Regardless of one’s opinions on this last point, a knowledge of the replica approach and its technical machinery is indispensable for anyone aspiring to work in the field of quenched disorder. Dotsenko’s book is therefore a welcome addition.

The book is divided into three parts: The first covers spin glasses (mostly infinite-range models); the second, the effects of quenched disorder on critical phenomena; and the third, applications of RSB to other systems. The book’s principal strength is that it provides a clear introduction to the mathematical machinery of RSB, accessible to an advanced graduate student interested in working in the statistical mechanics of disordered systems. For this reason alone it should be part of the library of any theorist working in these areas. At the same time, the book falls into the trap (particularly in the second and third parts) of descending too quickly into a heavily technical morass of detailed calculations that assume the reader already has a sophisticated statistical mechanics background. Dotsenko seems unsure whether his book is intended for a beginner or an expert.

Along with inconsistency in the level of sophistication, the text’s other problem is perhaps that of the RSB approach itself: It is quite good when it deals with mathematical procedures and algorithms, but obscure when it tries to interpret what those calculations mean physically. (At this point some truth-in-advertising is required: my collaborator Charles Newman and I have been vocal critics of traditional interpretations of RSB theory and of attempts to apply it to more realistic spin glass models. For this reason I had particular problems with the book’s discussion of the physical interpretation of RSB. But my misgivings perhaps are less the fault of the author than of the field, which has spawned a number of “urban legends” that are at best murky, often misleading, and sometimes simply incorrect.)

Dotsenko states in the preface, perhaps wisely, that he will avoid the contentious issue of the applicability of RSB theory to realistic spin glasses. But he’s not completely consistent about doing so. His discussions of aging experiments, for example, are interpreted solely from the RSB viewpoint. Such a presentation is fine, given the book’s mission, but someone new to the field might be misled into thinking that these interpretations are the only game in town. (The preface also asserts that the scaling approach of William McMillan, Alan Bray and Michael Moore, and Daniel Fisher and David Huse, will not be discussed. Why not throw this assertion to the wind as well, and at least acknowledge that some influential theoretical studies of aging start from this very different picture of the spin glass phase?)

I would also like to have seen a few more areas covered. Mean-field dynamics is barely discussed. Some recent applications of RSB theory—to quantum spin glasses, for example—are missing entirely. I hope such topics can be included in an expanded second edition.
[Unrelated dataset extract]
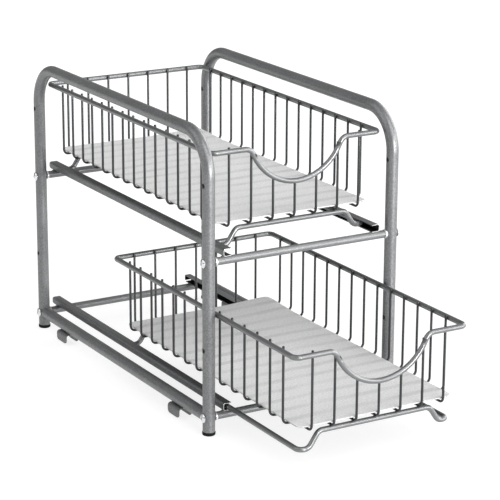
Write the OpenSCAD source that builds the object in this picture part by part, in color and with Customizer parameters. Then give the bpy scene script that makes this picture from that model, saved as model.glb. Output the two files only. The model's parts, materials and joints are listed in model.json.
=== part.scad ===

However, I think the book’s biggest shortcoming is its bibliography. An introductory treatment should at least have an extensive, if not exhaustive, list of references. But the bibliography is highly selective and often very incomplete. Just two of many examples: the discussion of lower critical dimension of random field magnets neglects to mention the contribution of Michael Aizenman and Jan Wehr, and the Griffiths phase is covered without mentioning the work of Deepak Dhar and Mohit Randeria, James Sethna, and Richard Palmer. This kind of problem recurs throughout the book. Fortunately, it is a shortcoming that is easily corrected in a second edition.

The final chapter returns to the difficult problem of the low-temperature phase (assuming there is one) of real spin glasses: Is RSB relevant or not? A book review is perhaps not the place to address an important issue that is theoretically—if not rigorously—avoided by the book itself. Dotsenko closes by asserting his belief in the affirmative; for myself, I believe that “interesting times” have arrived for RSB. But this does not diminish my appreciation of the book’s value. RSB theory is a stunning achievement, even if more limited in applicability than some hope, and Dotsenko’s book will remain an important contribution.